Despite the fact that they arrived empty handed, the emigrants carried something with them: their language. However, those who had learned how to read in their homeland, longed not only for the familiar sound of the language but for the familiar type fonts as well. German emigrants in North America felt the same. Almost no title was left unpublished in German, from the publication of the first book printed in German on the other side of the Atlantic in 1728, until well into the mid-1900s. From the Bible to the “Communist Manisfesto,” from Goethe’s “Faust” to the “Trumpeteer of Sackingen.” The new cabinet exhibition “From the Luther Bible to Detective Stories. Books for German Immigrants in America 1728 – 1947” opening on April 13, 2014, gives insight into the many peculiar aspects of German-American publishing production including some turbulent times. These are exemplified by rare first editions and impressive reproductions.
In colonial times, German-American printing was dominated by a family of publishers, the Sauer’s, whose founder, Christoph Sauer, immigrated to the British colony in 1724. His publishing business made Germantown, near Philadelphia, the first German settlement in America, into a significant printing town. The first complete Bible in the “New World,” Luther’s version, was published there in 1743. Sauer financed this religious project with the sale of almanacs that were in great demand.
There is evidence that an estimated 3,000 German language books were printed between 1730 and 1830. Initially the center of German immigration, Pennsylvania, soon became a center of German language book production. However, printing shops appeared wherever Germans settled.
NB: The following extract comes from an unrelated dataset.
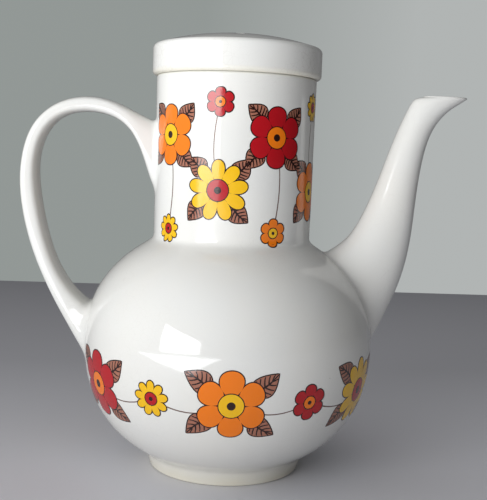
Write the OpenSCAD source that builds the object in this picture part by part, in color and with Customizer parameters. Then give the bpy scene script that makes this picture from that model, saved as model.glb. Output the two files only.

With the large wave of German immigration in the 19th century, the significance of New York increased with the practice of reprinting books by German-continental publishers that took root in the 1830s. With the decline of German immigration towards the end of the 19th century, German language book printing dried up. There was an increase in demand as a result of the German exile publishers during the National Socialist era, but this did not last. Franz Kafka’s novel “Amerika” appeared in 1946 towards the end of this era. The novel is titled “The Man who Disappeared” today. It seems this change of name expresses the lost status of German book printing in the United States.